## What is expected:
Each line below is to be written out in full, exactly as shown.

## Supplied data:
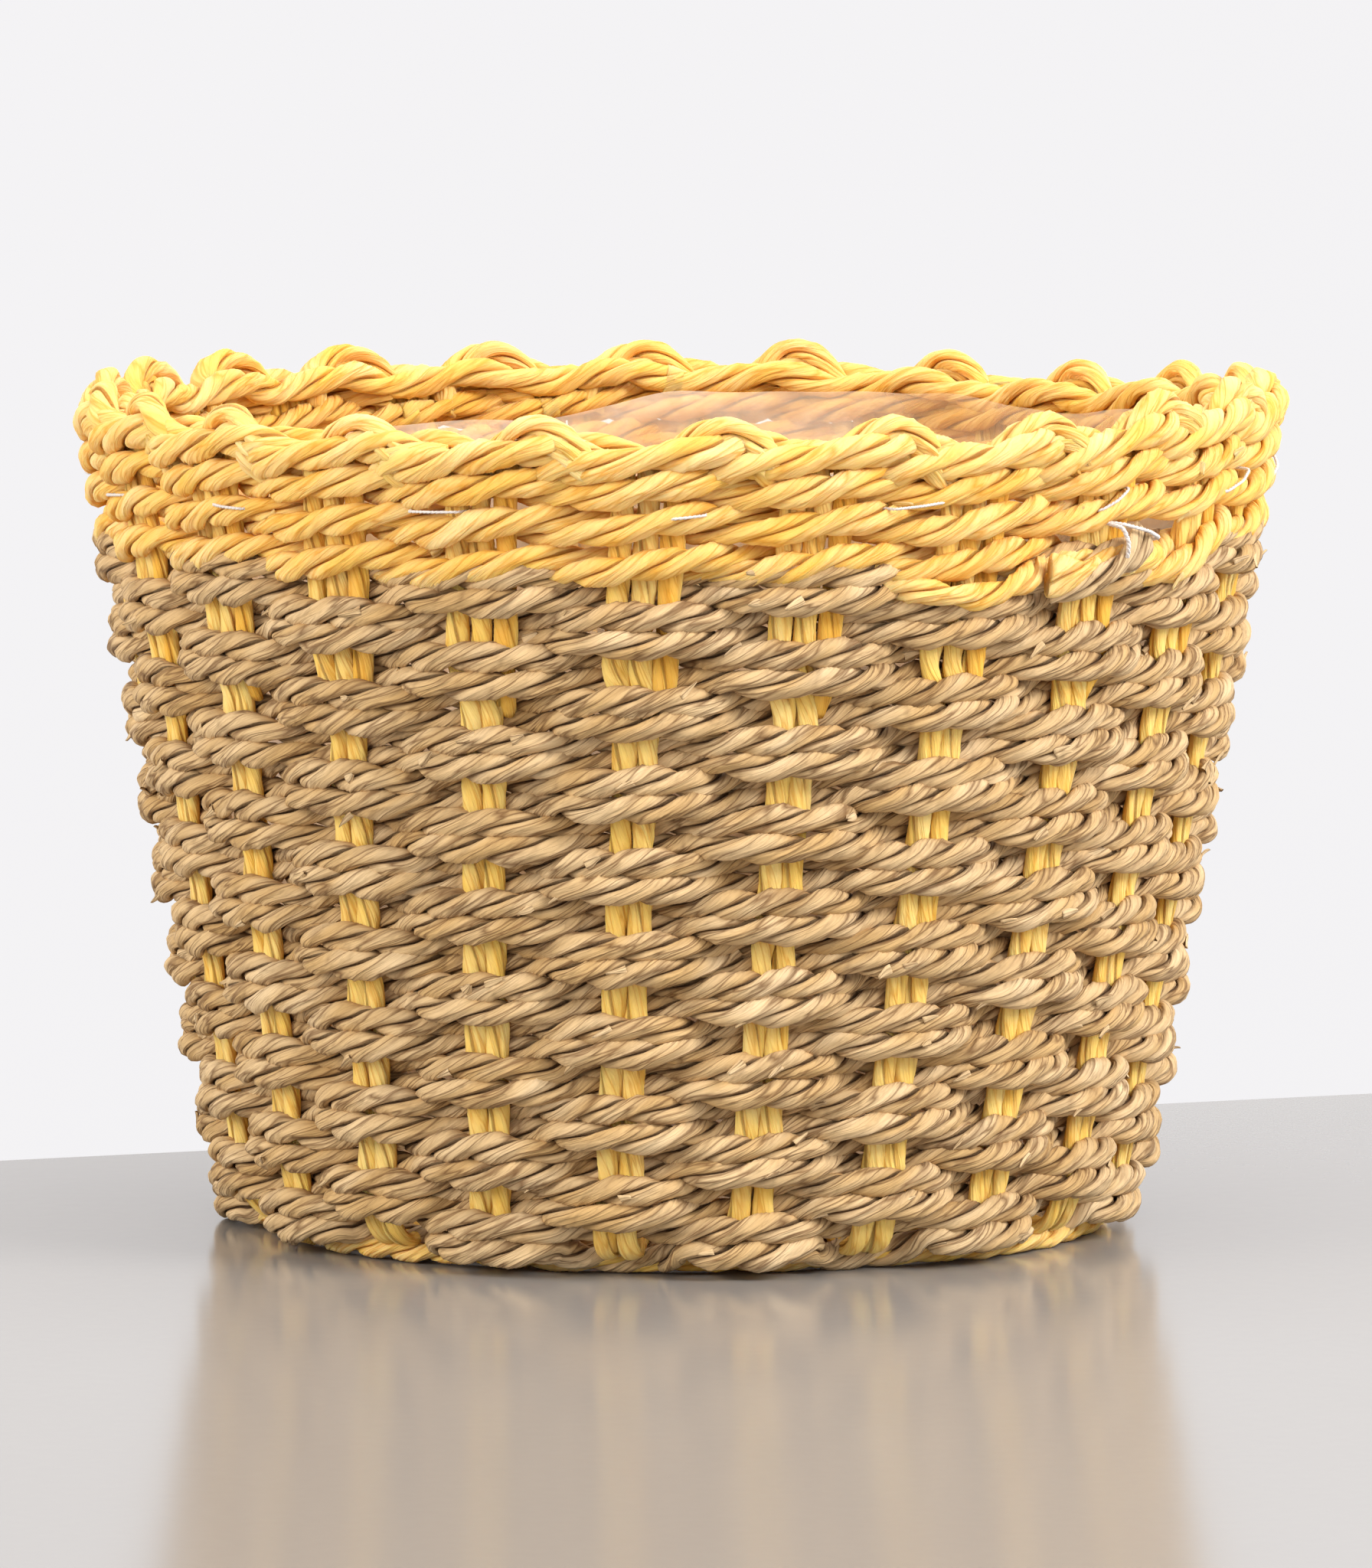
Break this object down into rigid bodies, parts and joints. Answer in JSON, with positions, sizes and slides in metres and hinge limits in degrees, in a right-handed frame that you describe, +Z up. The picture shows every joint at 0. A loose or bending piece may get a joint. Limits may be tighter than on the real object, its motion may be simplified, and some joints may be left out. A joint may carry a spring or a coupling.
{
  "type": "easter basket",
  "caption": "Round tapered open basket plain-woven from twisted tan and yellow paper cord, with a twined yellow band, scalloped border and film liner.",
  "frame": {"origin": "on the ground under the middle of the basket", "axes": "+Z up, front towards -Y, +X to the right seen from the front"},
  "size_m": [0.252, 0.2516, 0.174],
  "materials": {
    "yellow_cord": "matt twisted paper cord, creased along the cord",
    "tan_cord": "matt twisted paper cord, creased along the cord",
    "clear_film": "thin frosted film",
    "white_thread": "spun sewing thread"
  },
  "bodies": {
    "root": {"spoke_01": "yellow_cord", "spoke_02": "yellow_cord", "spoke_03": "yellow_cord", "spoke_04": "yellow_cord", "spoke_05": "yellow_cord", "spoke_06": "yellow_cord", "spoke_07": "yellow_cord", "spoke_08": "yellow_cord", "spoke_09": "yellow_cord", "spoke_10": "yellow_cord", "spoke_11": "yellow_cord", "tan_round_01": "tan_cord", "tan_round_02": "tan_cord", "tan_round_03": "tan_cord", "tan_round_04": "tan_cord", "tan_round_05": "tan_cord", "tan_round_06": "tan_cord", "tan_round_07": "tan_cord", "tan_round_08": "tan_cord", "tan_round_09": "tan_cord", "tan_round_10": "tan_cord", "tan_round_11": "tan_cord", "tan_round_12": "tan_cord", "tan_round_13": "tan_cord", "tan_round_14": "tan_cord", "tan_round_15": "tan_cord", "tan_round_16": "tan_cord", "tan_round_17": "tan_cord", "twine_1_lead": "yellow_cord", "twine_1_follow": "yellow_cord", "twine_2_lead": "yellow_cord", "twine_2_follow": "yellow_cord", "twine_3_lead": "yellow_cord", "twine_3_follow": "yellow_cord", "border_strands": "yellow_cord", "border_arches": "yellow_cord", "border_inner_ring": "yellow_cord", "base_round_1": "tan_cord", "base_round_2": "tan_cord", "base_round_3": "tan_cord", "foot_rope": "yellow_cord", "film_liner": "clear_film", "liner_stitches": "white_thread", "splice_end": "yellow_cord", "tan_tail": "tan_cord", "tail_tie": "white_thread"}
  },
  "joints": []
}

## Exercise result:
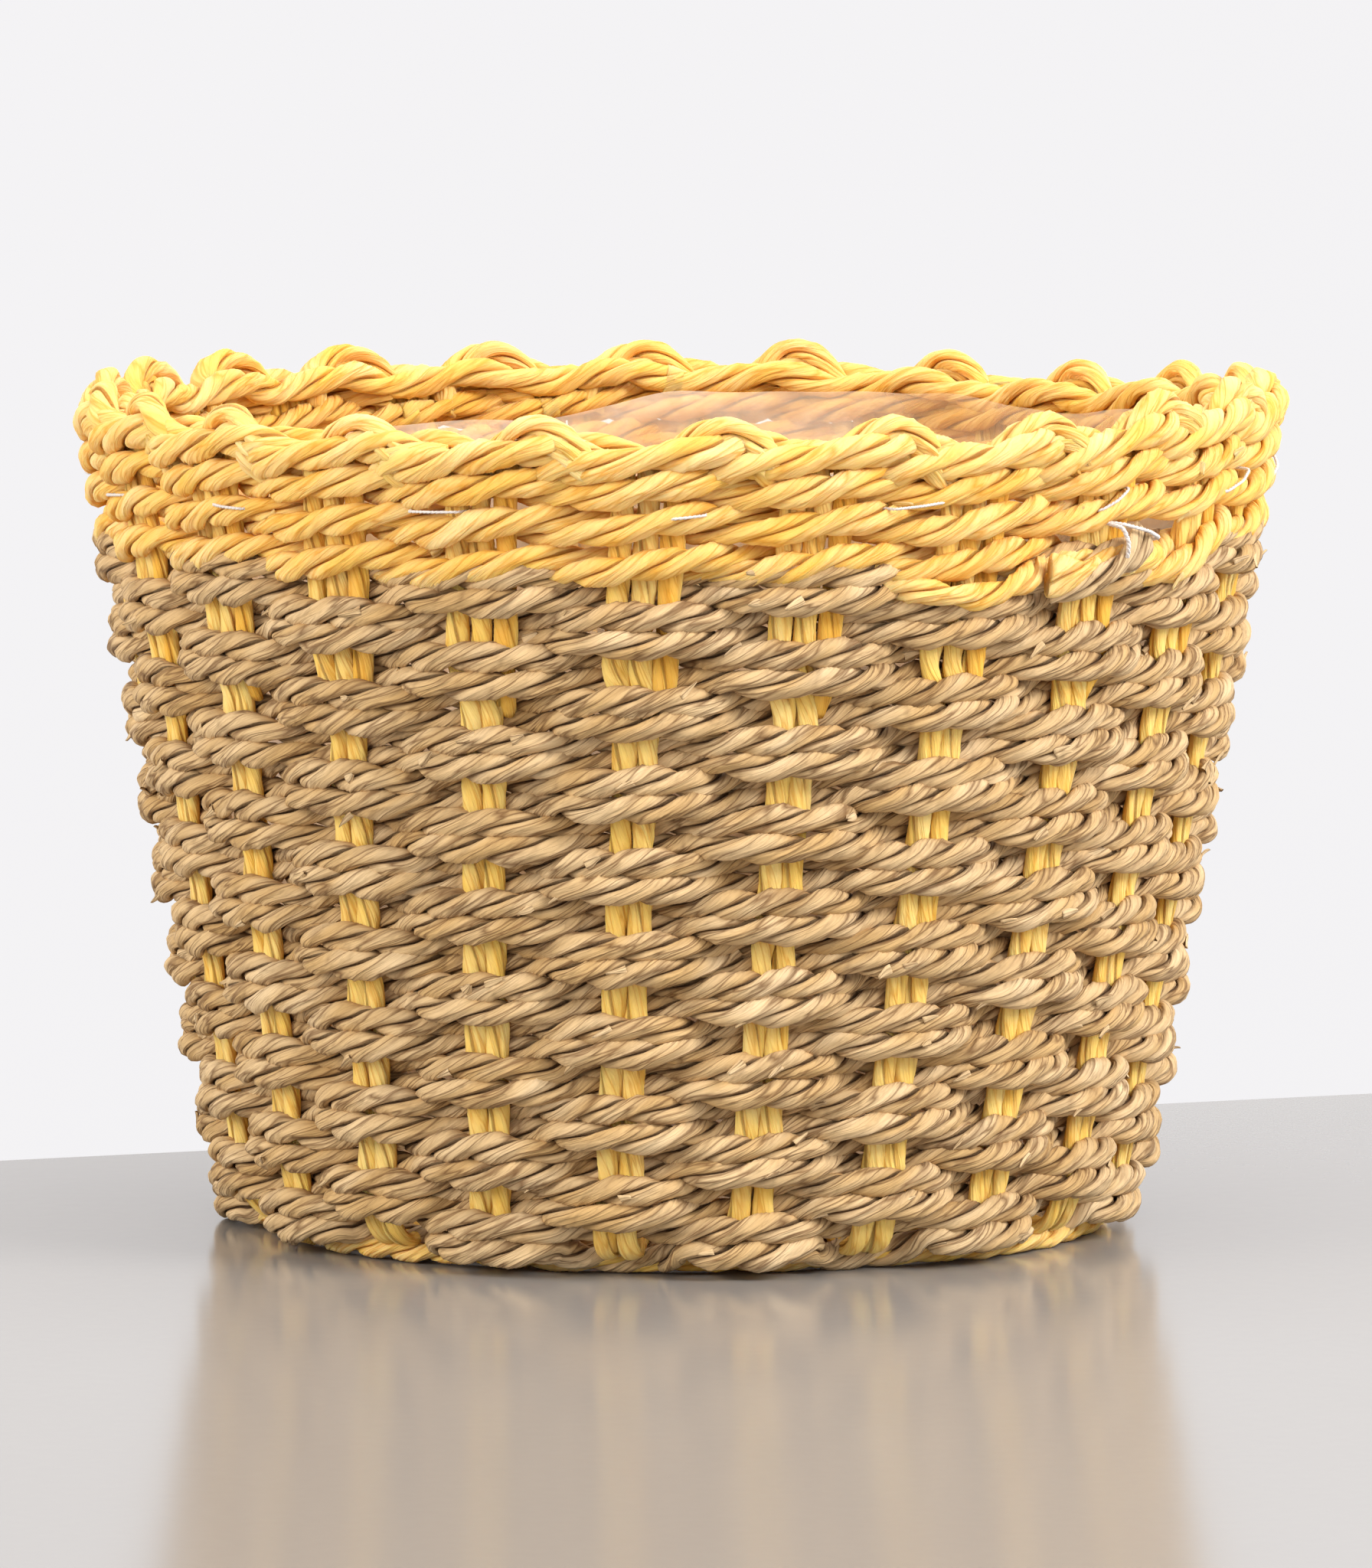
Break this object down into rigid bodies, parts and joints. Answer in JSON, with positions, sizes and slides in metres and hinge limits in degrees, in a right-handed frame that you describe, +Z up. The picture shows every joint at 0. A loose or bending piece may get a joint. Limits may be tighter than on the real object, its motion may be simplified, and some joints may be left out. A joint may carry a spring or a coupling.
{
  "type": "easter basket",
  "caption": "Round tapered open basket plain-woven from twisted tan and yellow paper cord, with a twined yellow band, scalloped border and film liner.",
  "frame": {"origin": "on the ground under the middle of the basket", "axes": "+Z up, front towards -Y, +X to the right seen from the front"},
  "size_m": [0.252, 0.2516, 0.174],
  "materials": {
    "yellow_cord": "matt twisted paper cord, creased along the cord",
    "tan_cord": "matt twisted paper cord, creased along the cord",
    "clear_film": "thin frosted film",
    "white_thread": "spun sewing thread"
  },
  "bodies": {
    "root": {"spoke_01": "yellow_cord", "spoke_02": "yellow_cord", "spoke_03": "yellow_cord", "spoke_04": "yellow_cord", "spoke_05": "yellow_cord", "spoke_06": "yellow_cord", "spoke_07": "yellow_cord", "spoke_08": "yellow_cord", "spoke_09": "yellow_cord", "spoke_10": "yellow_cord", "spoke_11": "yellow_cord", "tan_round_01": "tan_cord", "tan_round_02": "tan_cord", "tan_round_03": "tan_cord", "tan_round_04": "tan_cord", "tan_round_05": "tan_cord", "tan_round_06": "tan_cord", "tan_round_07": "tan_cord", "tan_round_08": "tan_cord", "tan_round_09": "tan_cord", "tan_round_10": "tan_cord", "tan_round_11": "tan_cord", "tan_round_12": "tan_cord", "tan_round_13": "tan_cord", "tan_round_14": "tan_cord", "tan_round_15": "tan_cord", "tan_round_16": "tan_cord", "tan_round_17": "tan_cord", "twine_1_lead": "yellow_cord", "twine_1_follow": "yellow_cord", "twine_2_lead": "yellow_cord", "twine_2_follow": "yellow_cord", "twine_3_lead": "yellow_cord", "twine_3_follow": "yellow_cord", "border_strands": "yellow_cord", "border_arches": "yellow_cord", "border_inner_ring": "yellow_cord", "base_round_1": "tan_cord", "base_round_2": "tan_cord", "base_round_3": "tan_cord", "foot_rope": "yellow_cord", "film_liner": "clear_film", "liner_stitches": "white_thread", "splice_end": "yellow_cord", "tan_tail": "tan_cord", "tail_tie": "white_thread"}
  },
  "joints": []
}